Goal:
Repeat exactly the lines of the listing below, please, starting with the first and ending with the line containing "start_notch_depth = 0.5; // [0.3:0.1:1.5]"; leave out the rest.
### Entries ###
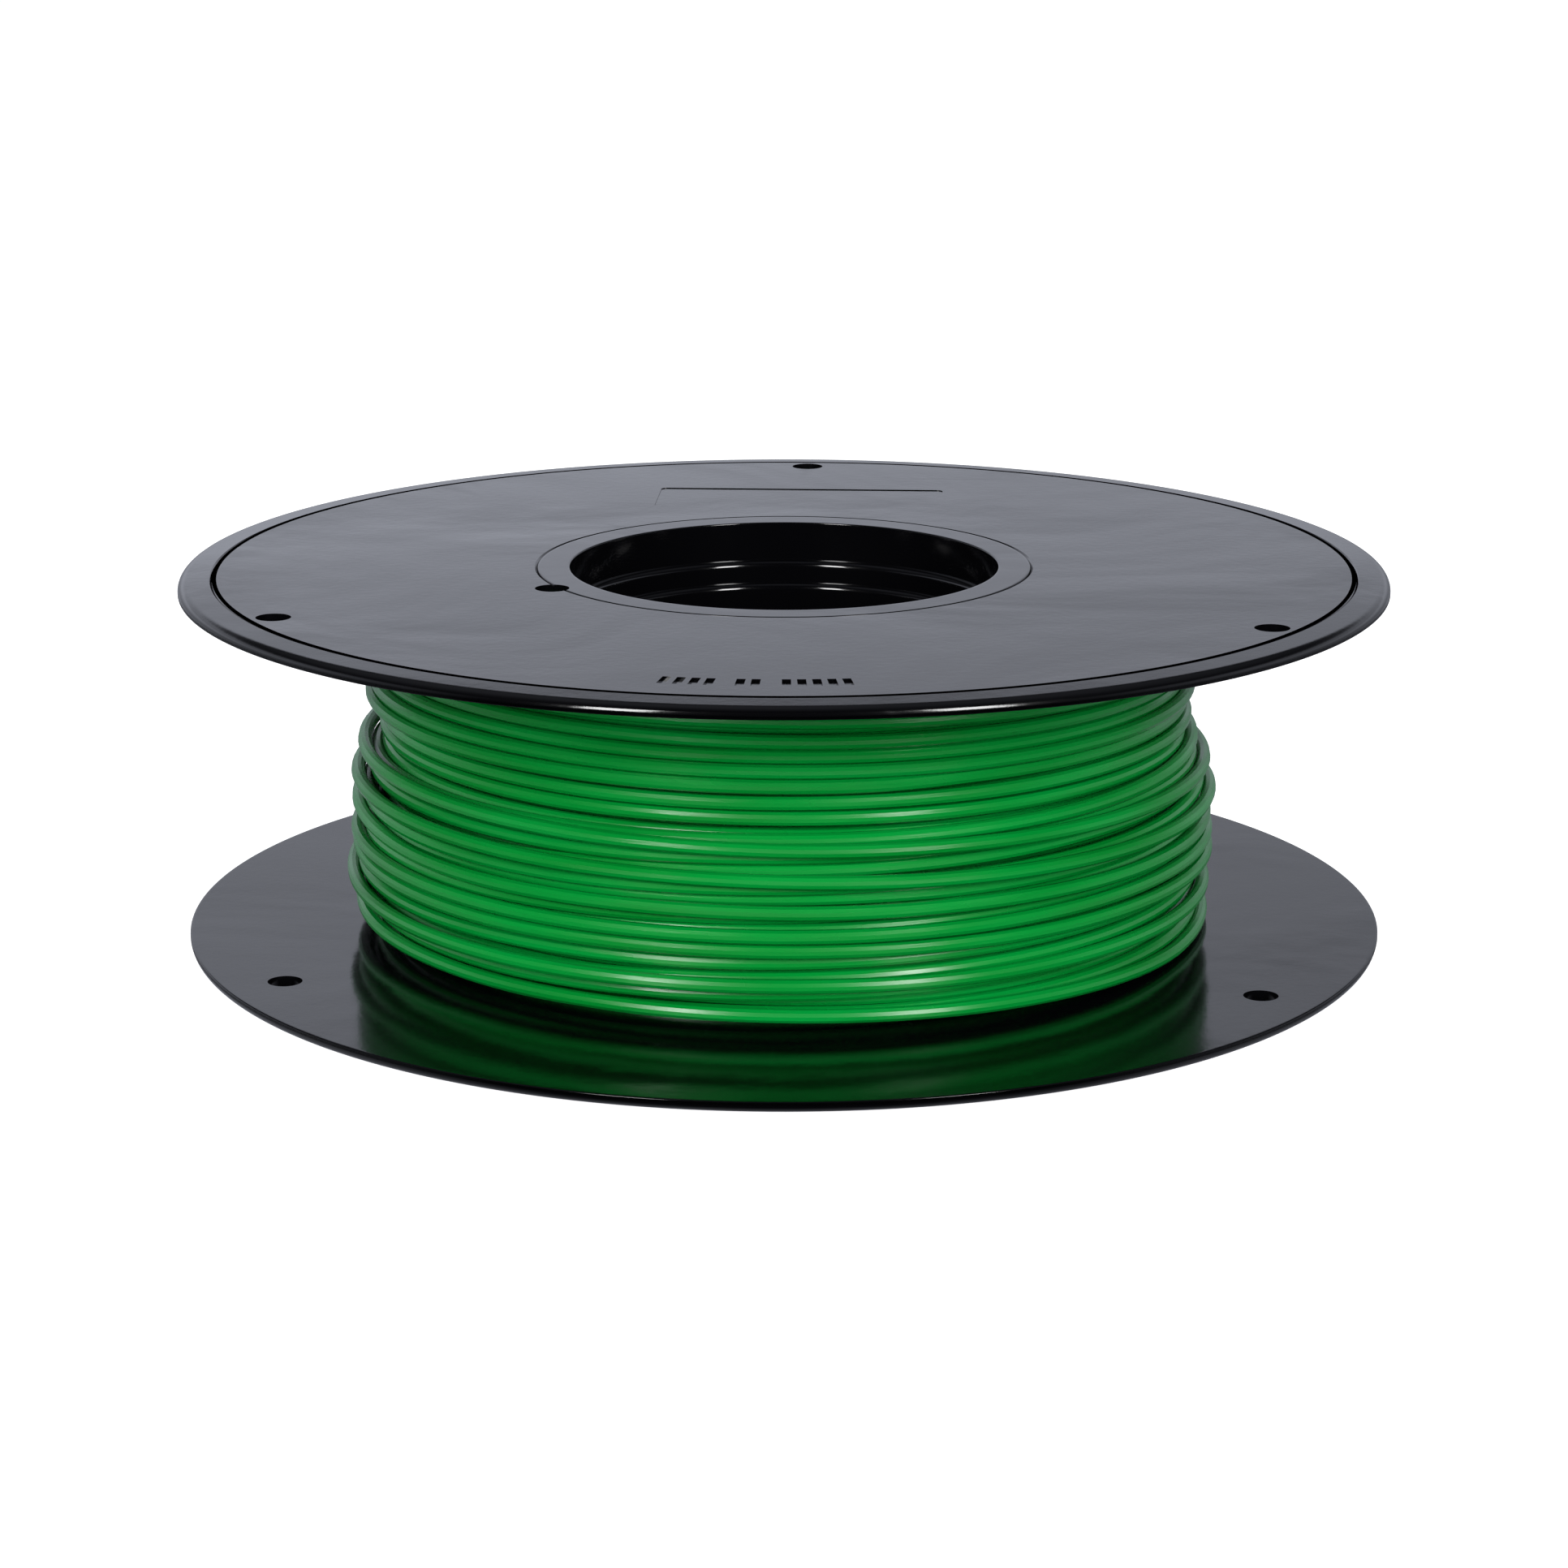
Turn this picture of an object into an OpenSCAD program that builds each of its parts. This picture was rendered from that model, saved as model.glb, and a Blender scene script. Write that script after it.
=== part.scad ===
// Filament spool: two flange discs on a telescoping two-part hub, with
// filament wound between the flanges.
//
// The axis is +Z. The origin is on the axis, at the lower flange's outer
// face, which the spool rests on. Azimuth 0 is +X and azimuth 90 is +Y.

/* [Flange] */
// Diameter of each flange
flange_d = 150; // [125:1:200]
// Thickness of each flange
flange_t = 1.6; // [1.5:0.1:4]
// Rounding of a flange's edge on its outer side
rim_round = 1.05; // [0.6:0.05:1.05]
// Rounding of a flange's edge on its inner side
inner_round = 0.2; // [0.1:0.05:0.3]
// Width of the plain band between the rim line and the edge
rim_band_w = 4.2; // [2.5:0.1:6]
// Fall of that band towards the edge
rim_band_fall = 0.25; // [0:0.05:0.3]
// Width of the fine V line inside the band
rim_line_w = 0.6; // [0.3:0.05:1]
// Depth of the fine V line
rim_line_depth = 0.3; // [0.1:0.05:0.5]

/* [Flange holes] */
// Diameter of the holes that hold an end of the filament, as a multiple of its diameter
strand_hole_share = 2.4; // [2.2:0.1:3]
// Distance from the edge to the centre of the holes for the outer end
tuck_hole_inset = 7.5; // [6.5:0.5:10]
// Number of those holes, evenly spaced
tuck_hole_count = 3; // [1:1:6]
// Azimuth of the hole beside the hub, where the filament's inner end starts
start_azimuth = 210; // [180:5:240]
// How far the start hole runs on into the hub's shoulder
start_notch_depth = 0.5; // [0.3:0.1:1.5]

/* [Flange face] */
// Width of the shallow label recess
label_w = 38.4; // [20:0.2:44]
// Height of the label recess, measured along the radius
label_h = 13.2; // [8:0.2:20]
// Distance from the hub ring to the label recess
label_gap = 6.5; // [2:0.5:8]
// Depth of the label recess
label_depth = 0.1; // [0.05:0.05:0.6]
// Corner radius of the label recess
label_corner = 0.8; // [0.3:0.1:3]
// Width of one of the short marks in the row opposite the label recess
mark_w = 1; // [0.5:0.1:1.3]
// Length of a mark along the radius
mark_l = 3.2; // [1:0.1:5]
// Distance between marks
mark_pitch = 1.7; // [1.5:0.1:2.5]
// Depth of a mark
mark_depth = 0.3; // [0.1:0.05:0.6]
// Distance from the edge to the middle of the row of marks
mark_inset = 11; // [8:0.1:15]

/* [Hub] */
// Distance between the flanges
winding_w = 43.2; // [30:0.2:80]
// Diameter of the counterbore at each end of the hub
entry_d = 53.4; // [44:0.2:66]
// Depth of each counterbore, down to its first step
entry_depth = 5; // [4:0.1:8]
// Distance from the first step down to the second
step_gap = 2.8; // [2:0.1:4]
// Width of each step
step_w = 1; // [1:0.1:2]
// Rounding of both steps
step_round = 0.9; // [0.3:0.05:0.95]
// Wall of the hub ring that shows in each flange
ring_wall = 4; // [3:0.1:5]
// Width of the shoulder that each flange seats on
shoulder_w = 0.6; // [0.4:0.1:1.5]
// Width of the stop inside the tube that the sleeve's end meets
stop_w = 1.2; // [0.8:0.1:1.5]
// Wall of the sleeve's foot, inside the tube's socket
foot_wall = 2.4; // [2:0.1:3]
// Distance from the lower flange's inner face to the top of that socket
foot_h = 6.5; // [6:0.5:10]
// How far the snap bead stands out of the sleeve
bead_h = 0.3; // [0.1:0.05:0.5]
// Radius of the snap bead's round section
bead_r = 0.8; // [0.6:0.1:1.2]
// Chamfer on the seam between the hub and a flange
seam_chamfer = 0.3; // [0.1:0.05:0.5]
// Rounding of the bore's mouth at each end
mouth_round = 0.4; // [0.2:0.05:0.6]

/* [Filament] */
// Diameter of the filament
strand_d = 1.75; // [1.5:0.05:3]
// Distance between neighbouring turns, surface to surface
strand_gap = 0.07; // [0.02:0.01:0.2]
// Distance from a flange's edge down to the widest turns, near the lower flange
winding_inset = 20.6; // [16:0.2:24]
// How much nearer the axis the turns lie at the upper flange
winding_taper = 2.8; // [0:0.1:5]
// Number of layers that the outer node holds
outer_layers = 3; // [2:1:5]

/* [Fits] */
// Radial clearance between pieces that are pushed together
fit_gap = 0.05; // [0.02:0.01:0.1]

/* [Hidden] */
$fn = 128;
cut = 1;
// The least straight wall between the two roundings of a flange's edge.
edge_wall = 0.1;
// The row of marks: how many stand in each group, with one place left free between groups.
mark_groups = [4, 2, 5];
black = [0.07, 0.07, 0.08];
soft_black = [0.11, 0.11, 0.12];
green = [0.02, 0.55, 0.2];

overall_w = winding_w + 2 * flange_t;
flange_r = flange_d / 2;
entry_r = entry_d / 2;
step_r = entry_r - step_w;
bore_r = step_r - step_w;
ring_r = entry_r + ring_wall;
drum_r = ring_r + shoulder_w;
guide_r = entry_r + stop_w;
socket_r = entry_r + foot_wall;
rim_line_r = flange_r - rim_band_w;
strand_hole_r = strand_hole_share * strand_d / 2;
tuck_r = flange_r - tuck_hole_inset;
start_r = drum_r + strand_d / 2 - strand_hole_r / 4;
label_mid = ring_r + label_gap + label_h / 2;
mark_r = flange_r - mark_inset;
upper_step_z = overall_w - entry_depth;
socket_top = flange_t + foot_h;

layer_pitch = strand_d * sqrt(3) / 2;
turn_pitch = strand_d + strand_gap;
turn_count = 1 + floor((winding_w - strand_d) / turn_pitch);
side_gap = (winding_w - strand_d - (turn_count - 1) * turn_pitch) / 2;
winding_r = flange_r - winding_inset;
core_r = winding_r - winding_taper - outer_layers * layer_pitch;

// Height of turn i, and the distance of its centre from the axis.
function turn_z(i) = flange_t + side_gap + strand_d / 2 + i * turn_pitch;
function ease(u) = u * u * (3 - 2 * u);
function turn_r(i) = winding_r - strand_d / 2 - winding_taper * ease(i / (turn_count - 1));

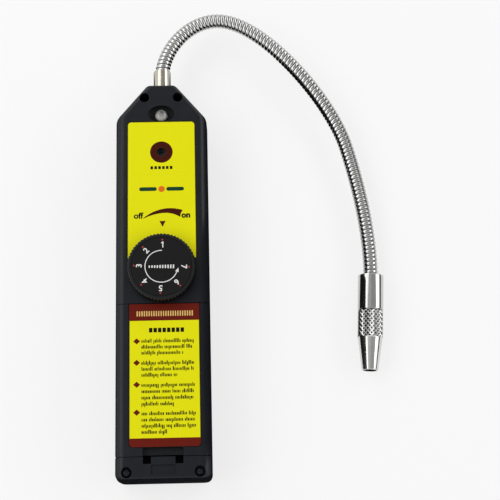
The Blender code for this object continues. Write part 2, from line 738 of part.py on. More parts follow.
def electronics(parts, cutters, materials):
    """Main board, the parts on it, and the high voltage module under it."""
    bm = bmesh.new()
    ring = [
        (BOARD_HALF, BOARD_LOW), (BOARD_HALF, BOARD_TAPER), (BOARD_TIP_HALF, BOARD_HIGH),
        (-BOARD_TIP_HALF, BOARD_HIGH), (-BOARD_HALF, BOARD_TAPER), (-BOARD_HALF, BOARD_LOW),
    ]
    prism(bm, ring, BOARD_BOTTOM, BOARD_TOP)
    board = finish("main_board", bm, parts, materials["board"])
    bm = bmesh.new()
    for y in POST_YS:
        for x in (POST_X, -POST_X):
            rod(bm, x, y, 1.1, BOARD_BOTTOM - 1, BOARD_TOP + 1, 8)
    boolean(board, finish("cut_board_holes", bm, cutters))

    low = BOARD_TOP + SEAT_GAP
    room = ROOM_OVER_BOARD
    for name, x, share, width, length, tall, finish_name in (
        ("timer_chip", -11.0, 0.45, 8.0, 20.0, room * 0.34, "black"),
        ("amplifier_chip", -10.5, 0.76, 7.0, 9.5, room * 0.32, "black"),
        ("step_up_transformer", 9.0, 0.68, 12.0, 13.0, room * 0.8, "cell"),
        ("trimmer", 14.5, 0.94, 7.0, 7.0, room * 0.5, "potting"),
    ):
        y = KNOB_Y + share * (BUZZER_Y - KNOB_Y)
        bm = bmesh.new()
        box(bm, (x - width / 2, y - length / 2, low), (x + width / 2, y + length / 2, low + tall))
        finish(name, bm, parts, materials[finish_name])
    for name, x, share, radius, tall in (
        ("smoothing_capacitor", 9.0, 0.39, 4.0, room * 0.9),
        ("tone_capacitor", -1.0, 0.44, 2.5, room * 0.66),
    ):
        y = KNOB_Y + share * (BUZZER_Y - KNOB_Y)
        turned(name, [
            (0, low), (radius, low), (radius, low + tall - 0.4),
            (radius - 0.4, low + tall), (0, low + tall),
        ], Matrix.Translation((x, y, 0)), 14, False, parts, materials["cell"])

    bm = bmesh.new()
    near = (KNOB_Y + BUZZER_Y) / 2 - MODULE_LENGTH / 2 + 10.0
    box(bm, (-MODULE_HALF, near, WALL + SEAT_GAP),
        (MODULE_HALF, near + MODULE_LENGTH, MODULE_TOP))
    bmesh.ops.bevel(bm, geom=bm.edges, offset=0.8, offset_type="OFFSET", segments=1,
                    affect="EDGES", profile=0.5)
    finish("high_voltage_module", bm, parts, materials["potting"])

    top = BOARD_BOTTOM - GAP
    spots = [(x, y) for y in POST_YS for x in (-POST_X, POST_X)]
    for index, (x, y) in enumerate(spots):
        turned(f"board_screw_{index + 1}", [
            (0, top - 1.5), (1.5, top - 1.5), (1.9, top - 1.0), (1.9, top),
            (0.7, top), (0.7, top + PILOT_DEPTH), (0, top + PILOT_DEPTH + 0.4),
        ], Matrix.Translation((x, y, 0)), 10, False, parts, materials["steel"])


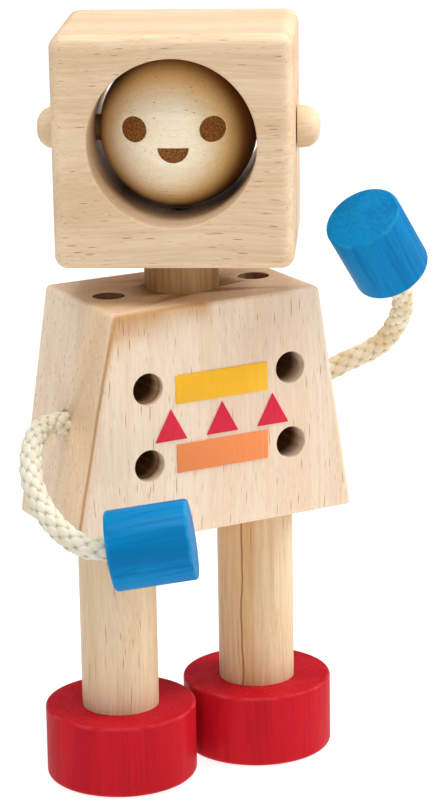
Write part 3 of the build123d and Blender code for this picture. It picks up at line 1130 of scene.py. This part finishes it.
###
Output of the task:
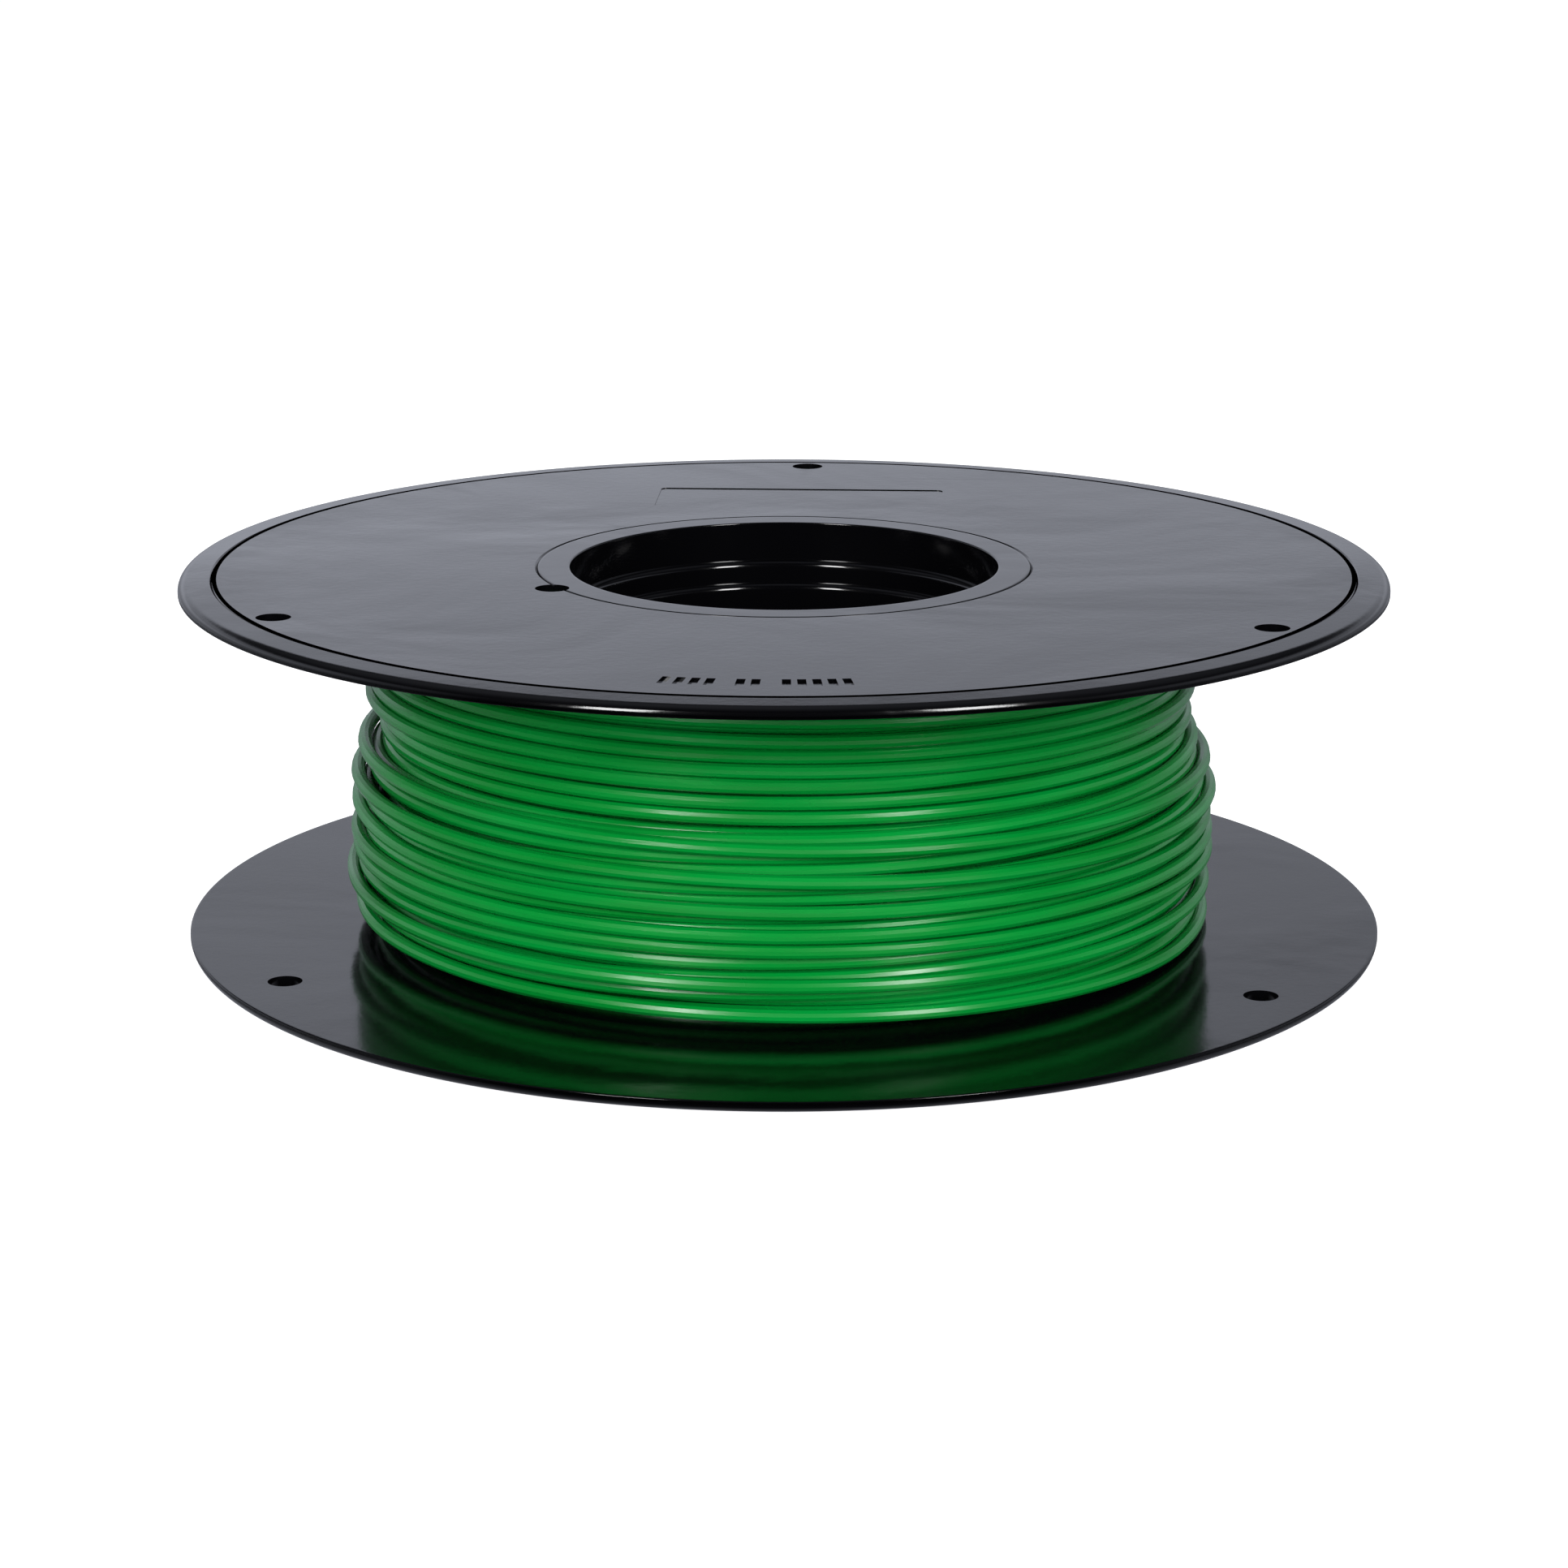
Turn this picture of an object into an OpenSCAD program that builds each of its parts. This picture was rendered from that model, saved as model.glb, and a Blender scene script. Write that script after it.
=== part.scad ===
// Filament spool: two flange discs on a telescoping two-part hub, with
// filament wound between the flanges.
//
// The axis is +Z. The origin is on the axis, at the lower flange's outer
// face, which the spool rests on. Azimuth 0 is +X and azimuth 90 is +Y.

/* [Flange] */
// Diameter of each flange
flange_d = 150; // [125:1:200]
// Thickness of each flange
flange_t = 1.6; // [1.5:0.1:4]
// Rounding of a flange's edge on its outer side
rim_round = 1.05; // [0.6:0.05:1.05]
// Rounding of a flange's edge on its inner side
inner_round = 0.2; // [0.1:0.05:0.3]
// Width of the plain band between the rim line and the edge
rim_band_w = 4.2; // [2.5:0.1:6]
// Fall of that band towards the edge
rim_band_fall = 0.25; // [0:0.05:0.3]
// Width of the fine V line inside the band
rim_line_w = 0.6; // [0.3:0.05:1]
// Depth of the fine V line
rim_line_depth = 0.3; // [0.1:0.05:0.5]

/* [Flange holes] */
// Diameter of the holes that hold an end of the filament, as a multiple of its diameter
strand_hole_share = 2.4; // [2.2:0.1:3]
// Distance from the edge to the centre of the holes for the outer end
tuck_hole_inset = 7.5; // [6.5:0.5:10]
// Number of those holes, evenly spaced
tuck_hole_count = 3; // [1:1:6]
// Azimuth of the hole beside the hub, where the filament's inner end starts
start_azimuth = 210; // [180:5:240]
// How far the start hole runs on into the hub's shoulder
start_notch_depth = 0.5; // [0.3:0.1:1.5]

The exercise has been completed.